Schonfeld, St. Louis: This is not my area of expertise. Maybe Larry Chan wants to talk about this. My understanding of the literature is that adipose tissue secretes a lot of adipokines and cytokines and inflammatory molecules, and those molecules have direct effects on insulin resistance. So it's probably not an epiphenomenon. I wanted to look at this question of fatty liver and insulin resistance in a situation where you could dissociate the amount of triglyceride in the liver from insulin resistance, and I think we've accomplished that in these models. So now we have to assess any differences at the molecular level. That is the next stage of research.
Crowley, Boston: That is very interesting. I think your last point is critical in the sense of disassociating this from insulin resistance. There is undoubtedly a very important lesson there. Two suggestions, just as to follow up on the approaches: Number one, in terms of crossbreeding these mice, you could go chromosome by chromosome in one crossbreed. It seems like an awfully quick way to get from where you are into the gene locations, at least by chromosome with the crossbreed. Have you considered that? The second thing is that in terms of your expression studies, you do have complete knockout mice, albeit at a low level of fertility, but they would seem to be the best place to go for deriving cells lines to do your gene expression studies and to look for the specific pathways. Have you considered that?
Schonfeld, St. Louis: We've considered that and we do have two or three mice. We've been sort of hoarding them like diamonds. You are right. This is what we have to do. The problem is that you have to breed several hundred mice just to get a couple of homozygotes.
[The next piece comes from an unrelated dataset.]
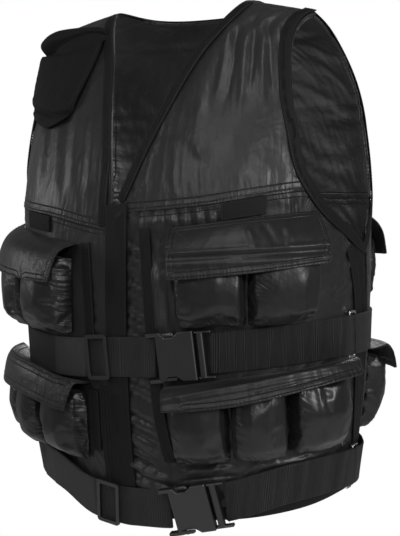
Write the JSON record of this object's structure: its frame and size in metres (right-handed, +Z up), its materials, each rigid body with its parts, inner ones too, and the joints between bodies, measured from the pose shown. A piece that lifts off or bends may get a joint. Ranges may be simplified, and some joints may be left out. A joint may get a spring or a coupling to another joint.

Crowley, Boston: Yeah, but then you've got cell lines from them. I mean, once you have one or two of them, then you can start to look tissue by tissue with the gene arrays if you regenerate the cell lines. And then the speed congenics is the issue that gets you to the chromosomes really quickly rather than a series or more elaborate crossbreeds. I think you are outlining a more elaborate crossbreeding, but that is a little tedious now. With these single chromosomes, you can land on a couple of them pretty quickly.